Task goal
Write the data out again, exactly as given.

** start of Information supplied **

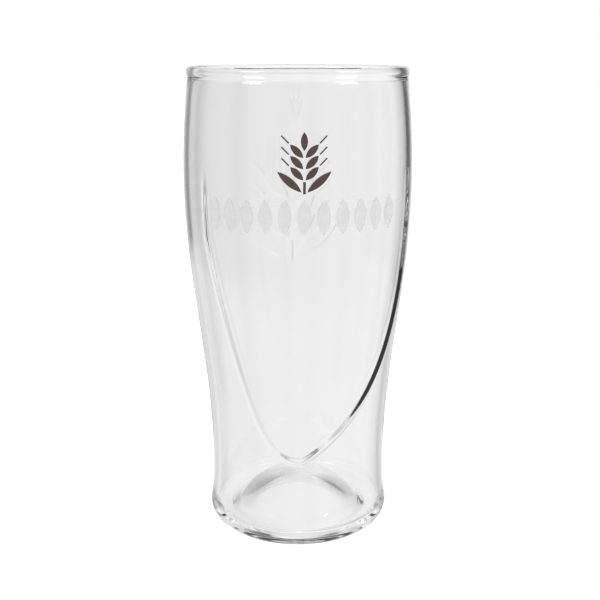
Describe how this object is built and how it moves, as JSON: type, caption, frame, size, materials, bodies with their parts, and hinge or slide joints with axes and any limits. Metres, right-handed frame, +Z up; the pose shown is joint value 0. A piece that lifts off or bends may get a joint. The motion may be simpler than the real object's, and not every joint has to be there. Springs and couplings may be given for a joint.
{
  "type": "pint glass",
  "caption": "Empty tulip pint glass, narrow at the waist and wide at the belly, thin walled, with a beaded rim, a domed push-up base, a moulded V rib, and a plain enamel print on the front.",
  "frame": {"origin": "centre of the base, on the surface that the glass stands on", "axes": "+Z up through the open rim; the enamel prints and the V rib face -Y and the raised ear of barley is on the +Y side; +X is to the right seen from the front"},
  "size_m": [0.08, 0.0804, 0.165],
  "materials": {
    "clear_glass": "clear soda-lime glass, fire polished",
    "brown_enamel": "dark brown ceramic enamel, fired on, satin",
    "pale_enamel": "pale grey ceramic enamel, fired on, thin and satin"
  },
  "bodies": {
    "root": {"glass": "clear_glass", "emblem_print": "brown_enamel", "frieze_print": "pale_enamel"}
  },
  "joints": []
}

** end of Information supplied **

The output
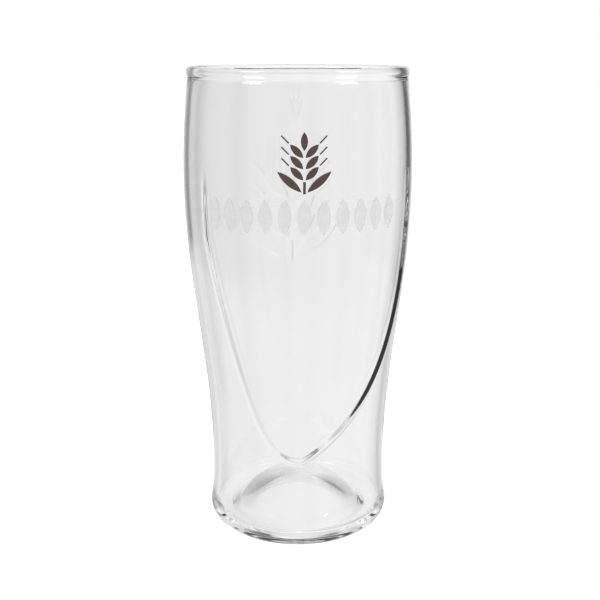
Describe how this object is built and how it moves, as JSON: type, caption, frame, size, materials, bodies with their parts, and hinge or slide joints with axes and any limits. Metres, right-handed frame, +Z up; the pose shown is joint value 0. A piece that lifts off or bends may get a joint. The motion may be simpler than the real object's, and not every joint has to be there. Springs and couplings may be given for a joint.
{
  "type": "pint glass",
  "caption": "Empty tulip pint glass, narrow at the waist and wide at the belly, thin walled, with a beaded rim, a domed push-up base, a moulded V rib, and a plain enamel print on the front.",
  "frame": {"origin": "centre of the base, on the surface that the glass stands on", "axes": "+Z up through the open rim; the enamel prints and the V rib face -Y and the raised ear of barley is on the +Y side; +X is to the right seen from the front"},
  "size_m": [0.08, 0.0804, 0.165],
  "materials": {
    "clear_glass": "clear soda-lime glass, fire polished",
    "brown_enamel": "dark brown ceramic enamel, fired on, satin",
    "pale_enamel": "pale grey ceramic enamel, fired on, thin and satin"
  },
  "bodies": {
    "root": {"glass": "clear_glass", "emblem_print": "brown_enamel", "frieze_print": "pale_enamel"}
  },
  "joints": []
}